Muriel Bolger is a freelance travel journalist and and won the Dublin City of Literature travel writer book of the year in 2011. She has written five novels, with her 2014 release, the Pink Pepper Tree currently making it back into the Irish Times Bestseller List in January 2016. 

You came to writing later in life. Tell us about this?
I fell into journalism after a very swift and unexpected marriage break-up at the age of forty. Three young teens saw me working from home, which was quite uncommon then. I worked for everyone around town, doing feature and travel writing. As well as having a ‘First Person’ column in the Evening Press I wrote about trucks and fitted kitchens; roof tiles and family dramas which, I think entitled me to call myself a scribe – writing for other people – for money!
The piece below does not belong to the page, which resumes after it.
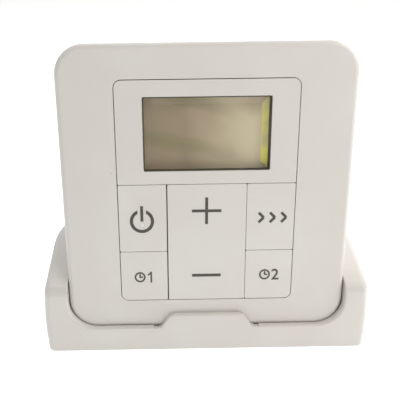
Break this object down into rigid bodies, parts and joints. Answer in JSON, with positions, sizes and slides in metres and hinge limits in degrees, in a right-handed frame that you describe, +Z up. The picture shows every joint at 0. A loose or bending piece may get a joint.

You said you used to be in awe of writers who wrote books. Can you believe you are now a best selling author yourself?
I worked in Easons, O’Connell Street, for two summer school holidays and we used to get a discount on our books. By the end of these stints I had amassed a mini library. I used to fantasise about having a title of my own on the shelves, but I genuinely never saw myself as an author and could never imagine sustaining a plot and several story lines through hundreds of pages. I didn’t go through life as an angst-ridden author though and am still surprised to find that It happened in spite of that.

Tell us about The Pink Pepper Tree?
The Pink Pepper Tree is not my latest. It was published in 2014 and recently made a very unexpected appearance in the Irish Times bestseller lists for a few weeks. It was inspired when I saw some pink pepper trees for the first time in Alentejo in Portugal and there and then I thought what a great name for a book. That says a lot about me really – usually the title comes last!

How does your travel writing lend itself to your fiction writing?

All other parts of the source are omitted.